Dataset records:
* * * * * * *

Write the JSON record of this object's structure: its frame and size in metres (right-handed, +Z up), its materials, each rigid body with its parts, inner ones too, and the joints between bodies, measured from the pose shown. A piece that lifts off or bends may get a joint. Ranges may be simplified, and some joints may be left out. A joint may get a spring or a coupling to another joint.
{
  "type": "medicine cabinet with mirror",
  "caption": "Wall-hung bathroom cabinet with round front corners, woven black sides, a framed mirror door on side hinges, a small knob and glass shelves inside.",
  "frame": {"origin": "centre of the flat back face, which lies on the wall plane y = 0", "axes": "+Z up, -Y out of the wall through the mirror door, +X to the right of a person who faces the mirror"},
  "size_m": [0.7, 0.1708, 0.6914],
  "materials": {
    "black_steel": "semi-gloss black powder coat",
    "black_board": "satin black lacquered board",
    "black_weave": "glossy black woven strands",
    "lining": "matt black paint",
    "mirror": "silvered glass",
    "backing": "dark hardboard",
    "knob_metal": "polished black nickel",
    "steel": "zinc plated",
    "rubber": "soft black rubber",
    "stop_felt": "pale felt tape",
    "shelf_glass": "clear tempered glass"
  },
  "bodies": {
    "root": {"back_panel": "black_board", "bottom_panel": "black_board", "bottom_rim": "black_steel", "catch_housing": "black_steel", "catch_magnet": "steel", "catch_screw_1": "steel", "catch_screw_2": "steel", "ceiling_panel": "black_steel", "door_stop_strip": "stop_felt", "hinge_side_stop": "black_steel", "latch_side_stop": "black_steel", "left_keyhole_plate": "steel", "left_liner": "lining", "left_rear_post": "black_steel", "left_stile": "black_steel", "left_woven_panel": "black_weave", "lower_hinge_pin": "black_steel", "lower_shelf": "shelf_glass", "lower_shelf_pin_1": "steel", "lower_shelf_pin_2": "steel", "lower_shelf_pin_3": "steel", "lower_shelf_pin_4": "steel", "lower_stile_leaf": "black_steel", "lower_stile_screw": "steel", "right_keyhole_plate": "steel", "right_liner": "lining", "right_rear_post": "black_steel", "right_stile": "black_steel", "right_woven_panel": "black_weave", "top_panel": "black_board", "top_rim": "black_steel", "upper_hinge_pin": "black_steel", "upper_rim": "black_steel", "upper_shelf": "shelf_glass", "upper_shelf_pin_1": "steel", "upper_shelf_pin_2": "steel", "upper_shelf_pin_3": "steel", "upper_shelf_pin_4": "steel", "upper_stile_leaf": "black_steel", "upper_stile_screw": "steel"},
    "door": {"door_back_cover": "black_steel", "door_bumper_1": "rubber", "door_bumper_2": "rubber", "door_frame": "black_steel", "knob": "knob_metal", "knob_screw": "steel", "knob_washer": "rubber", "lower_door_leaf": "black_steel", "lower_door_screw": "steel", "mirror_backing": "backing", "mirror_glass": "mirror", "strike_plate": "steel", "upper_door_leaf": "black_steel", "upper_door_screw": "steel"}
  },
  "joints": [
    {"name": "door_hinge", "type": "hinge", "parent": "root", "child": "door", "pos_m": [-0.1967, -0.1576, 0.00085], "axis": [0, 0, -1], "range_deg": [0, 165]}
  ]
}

* * * * * * *

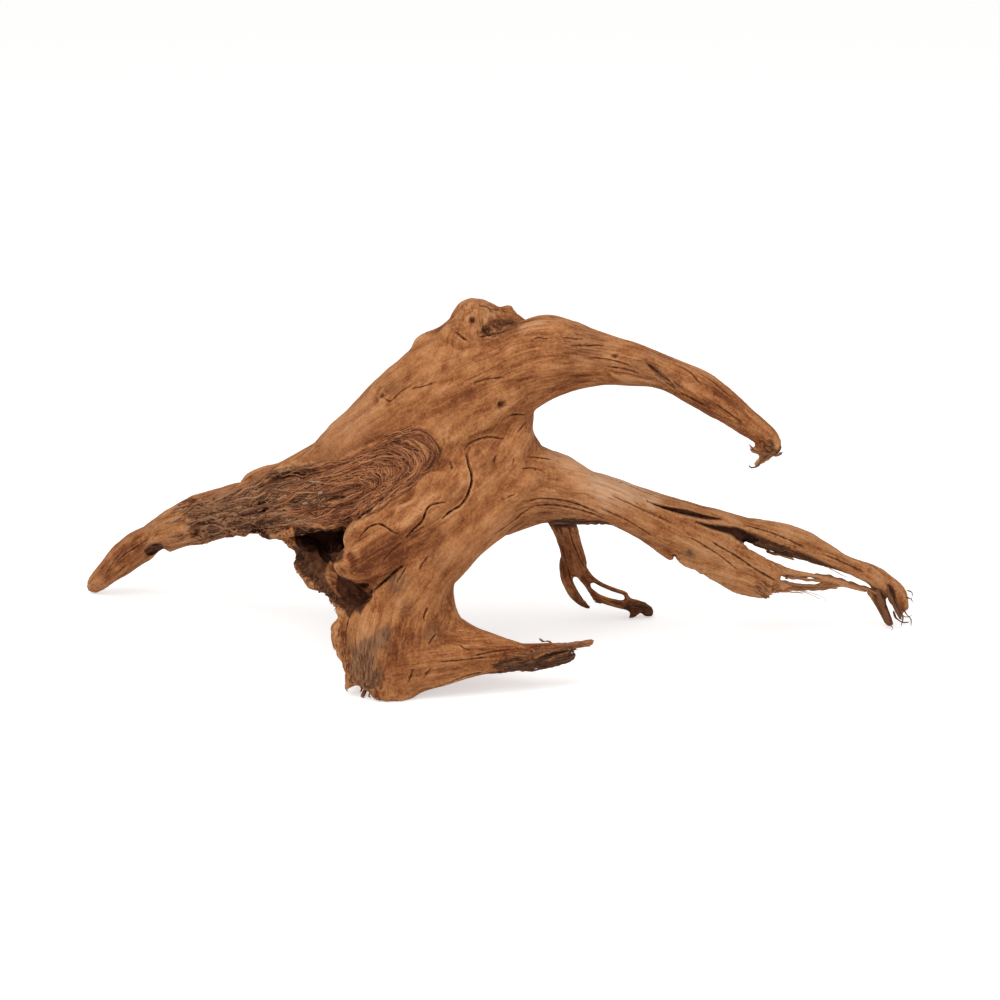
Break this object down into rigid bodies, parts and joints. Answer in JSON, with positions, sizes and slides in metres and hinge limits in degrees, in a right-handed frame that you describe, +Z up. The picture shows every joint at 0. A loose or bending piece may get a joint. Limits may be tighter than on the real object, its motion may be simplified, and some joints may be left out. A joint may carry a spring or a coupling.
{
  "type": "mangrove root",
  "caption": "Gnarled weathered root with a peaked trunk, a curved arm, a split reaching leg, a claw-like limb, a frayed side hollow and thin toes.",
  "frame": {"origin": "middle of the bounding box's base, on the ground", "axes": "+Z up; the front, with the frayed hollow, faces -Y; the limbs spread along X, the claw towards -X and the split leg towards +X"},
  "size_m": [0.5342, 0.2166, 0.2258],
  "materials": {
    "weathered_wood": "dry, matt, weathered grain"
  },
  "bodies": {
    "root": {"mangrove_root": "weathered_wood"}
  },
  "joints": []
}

* * * * * * *

WHAT THE TASK ASKS - In the listing, find each line with the string "joints" and copy it.

REPLY -
Write the JSON record of this object's structure: its frame and size in metres (right-handed, +Z up), its materials, each rigid body with its parts, inner ones too, and the joints between bodies, measured from the pose shown. A piece that lifts off or bends may get a joint. Ranges may be simplified, and some joints may be left out. A joint may get a spring or a coupling to another joint.
  "joints": [
Break this object down into rigid bodies, parts and joints. Answer in JSON, with positions, sizes and slides in metres and hinge limits in degrees, in a right-handed frame that you describe, +Z up. The picture shows every joint at 0. A loose or bending piece may get a joint. Limits may be tighter than on the real object, its motion may be simplified, and some joints may be left out. A joint may carry a spring or a coupling.
  "joints": []